The Japanese and Philippine defence ministers were among those who did directly attribute the region’s insecurity to China. Koizumi called out China’s brazen hypocrisy in trying to turn the region against Japan for increasing its defence capabilities. Such spending was defensive, responding to China’s unprecedented military buildup, including deployment of many more nuclear weapons and construction of nuclear-armed submarines, neither of which Japan had.
Philippines Defence Secretary Gilberto Teodoro encouraged everyone ‘to call a spade a spade’, saying there was ‘a deficit of trust in China’s words vis-a-vis action.’ He reminded everyone of the importance of international law. In 2013, the Philippines took China to the Hague court of arbitration for its actions in the South China Sea, and the world relies on the historic 2016 international ruling to factually state that China’s nine-dash line is a fiction. The message was that yes, rules may be breached from time-to-time, but don’t give up on them. Enforce them.
While there was unanimity on the need to reinforce and regain trust in the rules, the tougher question was how to go about it.
The answer was to invest in dialogue and defence.
For smaller nations, dialogue is king. China didn’t give them that chance. The region was left wary about the reasons for its absence. The region is less stable if China is so confident in its regional dominance that it doesn’t need to engage in public diplomacy except on its terms.

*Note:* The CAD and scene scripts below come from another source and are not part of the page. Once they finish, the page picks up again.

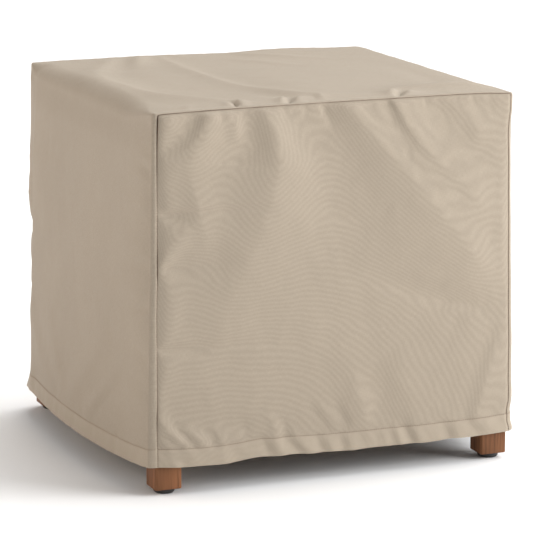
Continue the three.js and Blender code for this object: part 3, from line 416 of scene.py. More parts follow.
# ---------------------------------------------------------------- panel faces
def front_out(x, z, near_l, near_r, near_t, up):
    """How far the front panel stands off the plane y = -COVER_HALF."""
    near = np.minimum(np.minimum(near_l, near_r), near_t)
    out = folds(FRONT_FOLDS, x, z) * smooth(-3, 16, np.minimum(near_r, near_l + 6)) * smooth(-3, 8, near_t)
    out = out + folds(FRONT_HEM, x, z + 44 - hem_z("front", x)) * smooth(0, 20, np.minimum(near_l, near_r))
    # out of the left seam in pockets, out of the other seams evenly
    reach = through(SEAM_REACH, z)
    lift = np.clip(0.33 * reach, 0.5, 8.0)
    out = out + lift * (1 - np.exp(-((near_l / (0.62 * reach + 0.8)) ** 1.5))) * np.exp(-near_l / 80.0) + flare("front", x, z)
    out = out + 3.0 * smooth(0, 90, near)
    out = out + 2.2 * (1 - np.exp(-near_r / 4.5)) * np.exp(-near_r / 60.0)
    out = out + 1.4 * (1 - np.exp(-near_t / 3.0)) * np.exp(-near_t / 40.0)
    out = out - 0.35 * np.exp(-((near / 0.8) ** 2))
    out = out + 0.4 * ripple(x, 1) * np.exp(-near_t / 10.0) * smooth(0, 4, near_t)
    out = out + 0.3 * ripple(z, 3) * np.exp(-near_r / 8.0) * smooth(0, 3, near_r)
    return out + hem_relief(x, up, 4, 0.35)


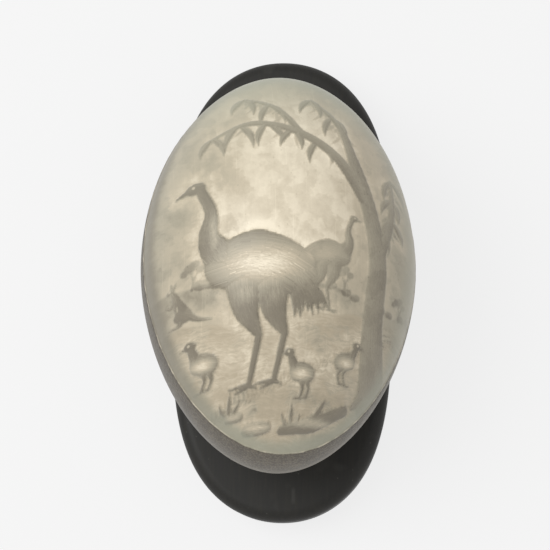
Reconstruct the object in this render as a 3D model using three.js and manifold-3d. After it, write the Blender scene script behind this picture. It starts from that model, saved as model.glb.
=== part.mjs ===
// A carved emu egg lying on its side in the dished seat of an oval base.
// Millimetres, +Z up. The origin is at the middle of the base's underside, and the
// egg's long axis runs along Y, with its narrower end towards -Y.
import * as THREE from 'three';
import { mergeVertices } from 'three/addons/utils/BufferGeometryUtils.js';
import Module from 'manifold-3d';

const wasm = await Module();
wasm.setup();

// The egg
const EGG_LENGTH = 132;
const EGG_WIDTH = 90.7;
const EGG_ROUNDNESS = 1.913; // exponent of its outline, 2 is an ellipse
const EGG_TAPER = 0.03; // share by which the -Y end is slimmer and the +Y end is fuller

// The carving: everything above one flat cut across the egg is taken down to a paler layer
const PANEL_HEIGHT = 6.1; // of the cut above the egg's middle
const PANEL_ROLL = 8.2; // degrees, the cut faces a little towards +X
const PANEL_PITCH = 9.5; // degrees, and a little towards +Y
const GROUND_DEPTH = 0.7; // of the carved ground below the shell's outer face
const FAR_DEPTH = 0.4; // of the tree and what stands far off
const NEAR_DEPTH = 0.15; // of the birds in front

// The base
const BASE_LENGTH = 161.5;
const BASE_WIDTH = 76.6;
const BASE_HEIGHT = 20;
const BASE_SIDE_POWER = 2.06; // exponents of its plan, across and along
const BASE_END_POWER = 3.5;
const BASE_TOP_ROUND = 4.5;
const BASE_FOOT_EASE = 1.2;
const SEAT_DEPTH = 9; // how far the egg sinks below the top of the base
const SEAT_CLEARANCE = 0.3;

// How finely the curves are cut into faces
const EGG_SIDES = 36;
const EGG_STEPS = 22;
const BASE_SIDES = 44;
const ROUND_STEPS = 3;
const OVAL_SIDES = 10;
const LIMB_STEPS = 2;
const BODY_STEPS = 4;
const LEAF_STEPS = 4;

const HALF_LENGTH = EGG_LENGTH / 2;
const HALF_WIDTH = EGG_WIDTH / 2;
const EGG_CENTRE_Z = BASE_HEIGHT - SEAT_DEPTH + HALF_WIDTH;

// The picture's layout. Places and heights are shares of the egg's half length, measured
// from the picture's middle; facing is 1 towards +X and -1 towards -X.
const PICTURE_MIDDLE = { x: 0, y: -0.05 }; // from the middle of the panel
const EMU_IN_FRONT = { x: -0.16, y: -0.64, height: 1.0, facing: -1 };
const EMU_BEHIND = { x: 0.18, y: -0.3, height: 0.47, facing: 1 };
const CHICKS = [
  { x: -0.39, y: -0.61, height: 0.22, facing: -1 },
  { x: 0.07, y: -0.67, height: 0.21, facing: -1 },
  { x: 0.28, y: -0.6, height: 0.19, facing: 1 },
];
const KANGAROO = { x: -0.51, y: -0.32, height: 0.2, facing: -1 };
const STONES = [
  { x: -0.13, y: -0.79, width: 0.15, height: 0.055 },
  { x: -0.24, y: -0.74, width: 0.09, height: 0.04 },
];
const FALLEN_BOUGH = [
  { path: [[-0.01, -0.8], [0.14, -0.77], [0.3, -0.7]], thick: [0.02, 0.034, 0.022] },
  { path: [[0.14, -0.76], [0.19, -0.68]], thick: [0.016, 0.008] },
];
const TUFTS = [{ x: -0.265, y: -0.735 }, { x: 0.03, y: -0.795 }];
const BLADE = { count: 3, length: 0.1, width: 0.018, fan: 76, bend: 0.16 };
const GUM_TREE = {
  trunk: { path: [[0.45, -0.66], [0.42, -0.34], [0.44, -0.03], [0.39, 0.24], [0.32, 0.47]],
    thick: [0.085, 0.057, 0.048, 0.041, 0.03] },
  roots: [
    { path: [[0.45, -0.6], [0.53, -0.69]], thick: [0.052, 0.012] },
    { path: [[0.43, -0.6], [0.34, -0.68]], thick: [0.05, 0.01] },
  ],
  boughs: [
    { path: [[0.39, 0.24], [0.23, 0.47], [0.03, 0.6], [-0.18, 0.65], [-0.36, 0.59]],
      thick: [0.036, 0.026, 0.02, 0.014, 0.006] },
    { path: [[0.44, -0.03], [0.52, 0.21], [0.53, 0.42]], thick: [0.03, 0.021, 0.009] },
    { path: [[0.32, 0.47], [0.26, 0.66], [0.13, 0.81]], thick: [0.028, 0.018, 0.007] },
    { path: [[0.06, 0.59], [-0.05, 0.74], [-0.2, 0.82]], thick: [0.018, 0.013, 0.006] },
  ],
};
// The first share of a bough is bare. Leaves hang in pairs, each turned outwards by the
// spread, and the pairs differ by a sway in degrees and a share of their length.
const LEAF = { length: 0.135, width: 0.034, bend: 0.14, spacing: 0.125, bare: 0.28,
  spread: 26, sway: 9, variety: 0.12 };

// One closed mesh, its shared vertices merged, as a solid
function solid(geometry) {
  const plain = new THREE.BufferGeometry();
  plain.setAttribute('position', geometry.getAttribute('position'));
  if (geometry.index) plain.setIndex(geometry.index);
  const merged = mergeVertices(plain, 1e-5);
  return new wasm.Manifold(new wasm.Mesh({
    numProp: 3,
    vertProperties: new Float32Array(merged.getAttribute('position').array),
    triVerts: new Uint32Array(merged.index.array),
  }));
}

function joined(solids) {
  return solids.reduce((all, one) => all.add(one));
}

function geometryOf(body) {
  const mesh = body.getMesh();
  const geometry = new THREE.BufferGeometry();
  geometry.setAttribute('position', new THREE.BufferAttribute(mesh.vertProperties, 3));
  geometry.setIndex(new THREE.BufferAttribute(mesh.triVerts, 1));
  geometry.computeVertexNormals();
  return geometry;
}

// The egg's form, its surface moved inwards by an inset
function egg(inset) {
  const halfLength = HALF_LENGTH - inset;
  const halfWidth = HALF_WIDTH - inset;
  const profile = [];
  for (let step = 0; step <= EGG_STEPS; step += 1) {
    const angle = (Math.PI * step) / EGG_STEPS;
    const along = -Math.sign(Math.cos(angle)) * Math.abs(Math.cos(angle)) ** (2 / EGG_ROUNDNESS);
    const out = Math.sin(angle) ** (2 / EGG_ROUNDNESS) * (1 + EGG_TAPER * along);
    const onAxis = step === 0 || step === EGG_STEPS;
    profile.push(new THREE.Vector2(onAxis ? 0 : out * halfWidth, along * halfLength));
  }
  const geometry = new THREE.LatheGeometry(profile, EGG_SIDES);
  return solid(geometry.translate(0, 0, EGG_CENTRE_Z));
}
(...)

China hosted presidents Donald Trump and Vladimir Putin last month, after receiving visits by others including the Canadian and Australian prime ministers. China is pulling the key global figures into its orbit, where it can control all movements and media activity. At Shangri-La, ministers need to be willing to be in crowded, chaotic spaces such as hotel foyers and face media questions without notice.
Marles was right when he said China had missed an opportunity to provide strategic reassurance at a time when it was engaging in unprecedented military expansion. Instead, the message through absence is that China is above all other nations and the international order. With much of the region worried about the Iran war’s implications on the cost of living, China also missed the opportunity to attend and claim to be for peace while the US isn’t. And US Secretary of Defense Pete Hegseth took advantage of that absence with a measured speech praising Indo-Pacific nations and committing to regional ‘peace and prosperity’.
For the US, regional powers such as Australia and Japan, and others such as New Zealand, military power, in addition to dialogue, was mandatory for upholding rules and deterring wars.
While Marles gave an impassioned defence of the rules-based order, he said it was the post-Cold War era – the idea that economic interdependencies could reduce the likelihood of conflict – that was dead. Marles said ‘states that do not invest in credible defence capability will be more exposed to coercion and face greater constraints on their sovereignty.’
Hegseth’s speech was in many ways a call for US’s regional partners to better arm themselves. Echoing Marles, he said a durable peace required ‘more combat power’ and an alliance network ‘built on shared responsibility not dependency’ in which ‘everyone has skin in the game’. In confirming that the US was a Pacific nation and warning it wouldn’t be pushed out by China, Hegseth combined the two ingredients necessary to reinforce and enforce regional order: dialogue and defence. He provided the strategic reassurance Vietnam and others were asking for and which Beijing declined to offer.
Hegseth did leave his own unanswered question. Taiwan epitomises a democracy needing both dialogue and defence. In not mentioning Taiwan, some feared the US was signalling it was walking away from the island. But Hegseth’s hat tip to former US president Teddy Roosevelt’s doctrine of speaking softly and carrying a big stick could be the stronger signal. A choice not to unnecessarily antagonise China through ‘rhetorical theatrics’ knowing that at some point this year the US will sell arms to Taiwan.
If the US doesn’t sell arms to Taiwan, it will confirm that the old democratic order has been replaced by a new Sino-led order and that we are all playing by Chinese rules. If the arms sale proceeds, it will be reassurance that, though being tested, legislative commitments, international law and the rules based order may sometimes sleep but never die.